Event Coverage: Metz, September 30, 2018

Originally published by Imprint Entertainment

The bar was lit with dim fluorescence at 529 in East Atlanta Village where IMPRINT was present for a Sunday night punk show headlined by Toronto trio, Metz, and featuring sets from Dead Now and Illegal Drugs.

A low-lit dirty bar is what I personally prefer to house a show like this. A quaint stage, no barrier, nothing fancy. The stage room was dark, smoky, full of heavy music enthusiasts.  A vending machine stood in the back that dispensed packs of cigarettes as well as a few candy bar selections and packages of peanuts.

The show began with Illegal Drugs, a band of Atlanta natives who released their self-titled debut album in 2016. Bassist Tom O’Neil was jumpsuit and mustache-clad while guitarist and vocalist John Robinson and Drummer Shane Patrick sweated through their shirts. These guys have a mechanic’s aesthetic, as if they’ve been working over engines all day. And like a smooth-running machine, Illegal Drugs’ performance was equally fine-tuned, dishing out post-punk jams with subtle influences from grunge and new wave.

Next to play was Dead Now, a band consisting of ex-Torche member Andrew Elstner and the members of Atlanta’s sludge metal duo, Day Old Man. This was a surprising, yet fitting addition to a show headlined by a band like Metz. Dead Now released their debut self-titled EP through Brutal Panda Records last month, which is comprised of five fiery stoner rock songs complete with plenty of fuzz and spectral vocals.

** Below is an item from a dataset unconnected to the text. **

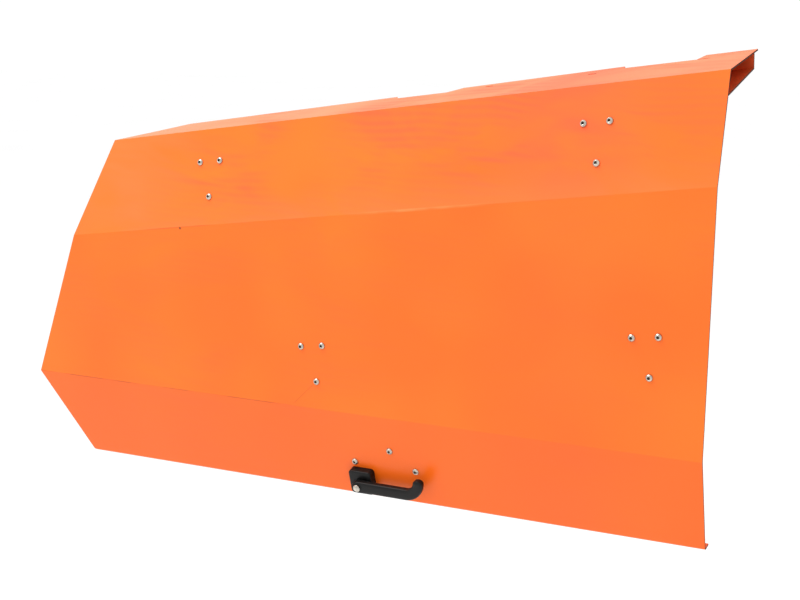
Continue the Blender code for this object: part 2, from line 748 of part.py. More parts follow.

Bobby Theburge set up his drums at the front of the stage, making the three of them aligned with each other. His pained facial expressions complimented the sparkly red body of Elstner’s guitar. Derek Shulz’s bass work was as fuzzy as his mustache and mutton chops.

Dead Now seem to aim at taking the metal stylings of Black Sabbath and adding more weight and volume. Their performance of “Powershapes,” a growing fan favorite with its ruthlessly chugging main riff, left me wide-eyed and slack-jawed. Before playing their last song, Elstner turned to the band and said into the mic, “Hey Bobby, hey Derek, I love you guys.” This is a prog metal stoner rock at its best.

At last was the brutal performance by Metz. The Canadian three-man punk outfit consisting of guitarist and vocalist Alex Edkins, bassist Chris Slorach and drummer Hayden Menzies, released their third album last year, titled Strange Peace, through Sub Pop Records. Metz’s style of punk is sludgy and relentless, a little enclosing, a little reminiscent of a claustrophobic fit. Their songs are driven by pummeling repetition, which gives off the feeling of a stampede.

Metz have an aggressive stage presence. They began by playing “Mess of Wires,” the opening track to Strange Peace, and a small mosh pit boiled up in the crowd. Slorach used so much of his body when headbanging that his feet would occasionally lift off the stage floor. Menzies beat his drums with such force, it was like watching a blacksmith hammer steel on an anvil. Edkins could be seen swaying with his mouth slightly open during a prolonged jam in the middle of “Wet Blanket.” He let himself lose control. At times, his shouts couldn’t reach the microphone because he was too compelled to shake his head. When he would talk to the crowd between songs, his words would slide out of his mouth in reckless moans.

During the show, the lights went out and the band stopped playing for a moment. Benny, the light operator, explained through his microphone that the volume of their music was so loud that it was causing the lightboard to vibrate and malfunction and Edkins responded by saying, “We love you, Benny.” There is love that comes from this kind of damage, as well as the damage that informs bands like Metz to write songs like “Wasted” and “Spit You Out.” Benny’s malfunctioning lighting control console was a clear indicator of Metz’s awesome and ferocious set.